Allen also said the college would not need to file for bankruptcy. He said a 2016 appraisal of the property was around $20 million and the current debt was nearly $22 million.

Poultney Town Manager Paul Donaldson let residents know about programs and grants in town that were already in motion.

Donaldson mentioned the possibility of hiring a full-time economic development coordinator to focus on the transition period, but was met with several groans when he announced the position would cost around $45,000 per year.

Paul Costello, executive director of the Vermont Council on Rural Development, went over ideas that were pitched at a meeting last month, and attendees on Thursday were given six dot stickers to place their votes on the sheet with the ideas they liked most.

Popular suggestions for the campus included creating a satellite location for other colleges, such as the University of Vermont or Middlebury College, creating a multi-use business park, creating an agricultural and sustainability education institute with the U.S. Department of Agriculture and developing a trade college.

Although residents do not make the decision about the future of the campus, Costello reminded everyone they do have the power to create initiatives for the town to boost activity on their own.

Continuing to develop hiking and bike trails in the area to draw outdoor recreation enthusiasts as well as bringing back a bank to the town were the most popular suggestions for immediate community development.

Brad and Anne Slonaker, who live across the street from the college’s campus, said they liked most of the ideas and didn’t have a strong preference for any particular initiative. They said they were totally against the idea of the campus becoming a correctional facility, though, and also wanted to see the momentum around trail and outdoor recreation development in the area continue.

Caitrin Maloney, a self-employed small-business owner, said there were infrastructural challenges in Poultney that would need to be addressed or else the town may have trouble attracting people to live and work in the area.

“It took six weeks just to get a landline put in,” Maloney said. “I try to work from home, but the ISP (internet service provider) said I lived too far out for a high-speed internet line and if I don’t have that I can’t work.”

Danny Lang, shop manager for the Renewable Energy and Ecological Design program at Green Mountain College, said he thought the meeting was helpful and the people of Poultney should be hopeful.
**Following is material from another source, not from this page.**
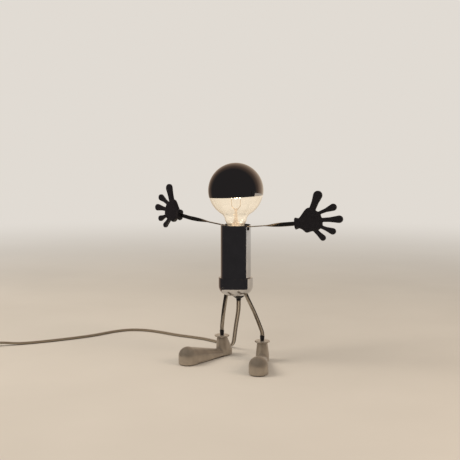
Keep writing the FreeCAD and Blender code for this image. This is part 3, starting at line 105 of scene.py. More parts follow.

He said he thinks officials from the state and rural development groups were earnestly invested in seeing the town through this transitional phase.

He said the community would have to have input on what some of the spaces could become, such as a theater to host concerts or galleries for artists’ work to attract visitors.

“I want people to feel like it’s theirs, for whatever purpose it may be,” Lang said. “Whatever space it is, we will have to diversify to make it viable and sustainable economically as well.”